Only silver lining is the extension of 1% interest rate subvention loans upto Rs. 15 lacs for housing projects upto Rs.25 lacs by 1 more year and ECBs for affordable housing. However, it would have had more impact if a broader price bracket was covered
K. S. Sudarshan, Chief Operating Officer, Ozonegroup
Overall, the budget lacks on reforms intent. Finance Minister has tweaked the rates and his political compulsions probably held him back from looking at reforms initiatives.
- ECB for the low-cost housing and interest subventions for the affordable housing is a good initiative.
- Direct taxes provide some relief but not significant push home buying higher.
- Inclusion of Affordable housing under other industries for reduction of withholding tax for interest payment is a good policy move.
- Increase in Excise Duty and Service tax will increase the burden on home buyers. I wish the Finance minister had provided relief to housing industry and home buyers The middle class will spend more than save on account of this budget."
R Sarabeswar, Chairman and CEO, CCCL
In spite of remarkable introductory speech, in action, expectations not likely to be met. Of course ECB in low cost housing and in certain areas may ease funds for Infrastructure projects. Increase in Service Tax and Excise duty will set inflationary trend. Since there is no clear guidance about GST and DTC, it is disappointing.
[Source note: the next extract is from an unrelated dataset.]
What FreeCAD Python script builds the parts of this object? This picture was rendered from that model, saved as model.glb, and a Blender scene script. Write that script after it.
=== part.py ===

T. Chitty Babu, Chairman & CEO, Akshaya
Announcements made in Budget 20102 – 13 especially the increase in service tax and excise duty rate is bound to increase the input costs thereby leading to increase in the cost of buying real estate. This does not forebode well for the industry. Allowing ECB for affordable housing is a welcome move. The Government could have certainly increased the exemption limit on interest paid for housing loans .The government has also been silent on pushing reforms and introduce policies to increase housing stock.